Alan White’s directorial debut deals with a couple of brothers, Wace and Barky (Hugh Jackman and Marty Denniss) reuniting over the death and burial of their father. It depicts a day in their lives when, after a two year absence,  Barky returns to his old stomping  ground in the once working-class inner Sydney suburb of Erskinville where he also reconnects with an old friend (Joel Edgerton) and his former girlfriend (Leah Vandenberg). As the day wends on the brothers confront unresolved issues concerning their alcoholic, physically abusive father and their mother who left him while they were still young. Wace is bitter about what he sees as his mother’s abandonment of her duty, Barky however more justly blames his father.
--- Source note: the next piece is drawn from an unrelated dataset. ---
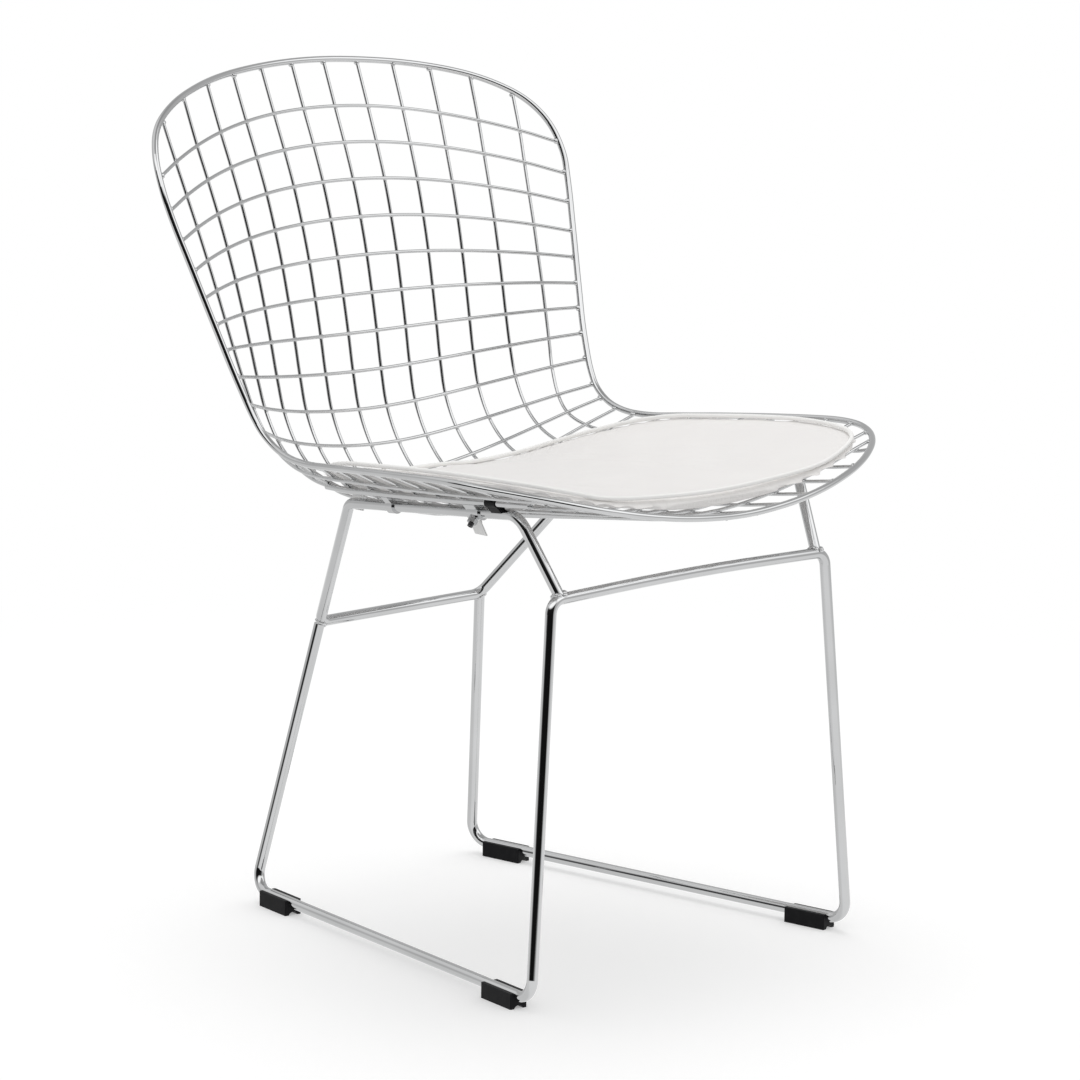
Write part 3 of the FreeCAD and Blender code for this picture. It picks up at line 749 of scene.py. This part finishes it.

It is little surprise to find out that the script by Denniss, who wrote this under the pseudonym Anik Chooney, was originally a stage play, as the narrative which for much of the time involves a group of slackers drifting around while consuming copious amounts of alcohol and dope, builds to its climax in a torrid verbal (and physical) truth-will-out confrontation between the brothers. Although this is too over-wrought to gel with the laconicism that characterizes what has gone before, the overall subject of suppressed resentment bursting out of the emotional depths as family secrets come to the surface recalls films like East of Eden,1955 and Come Back to the Five and Dime, Jimmy Dean, Jimmy Dean (1982) and is quite impressively realized both by Denniss’s script and White’s directing. This is doubly impressive given that the self-funded film was a debut effort for both director and writer (both of whom as well as many of the cast were former alumni of the Western Australian Academy of Performing Arts and White had directed music videos and TV commercials, so it wasn’t an entirely cold start).

Particularly impressive is John Swaffield’s photography of Sydney's inner city dilapidation  (I’m not sure when the film is supposed to be set but I assume the 1990s although it could be earlier). Don Miller-Robinson also contributes an effective score.

The performances are all strong although the character of Trunny, played by Aaron Blabey who came late to the production, switches too easily between the crass and the caring and I had trouble with Denniss as the younger brother as despite being weedy of build he actually looks to be the older.

FYI:  The film was Hugh Jackman’s much-praised screen debut preceding the terminally twee Paperback Hero, released later that year. The film also provides an early role for Joel Edgerton whilst Leah Vandenberg,despite having a captivating screen presence, has largely worked in television since.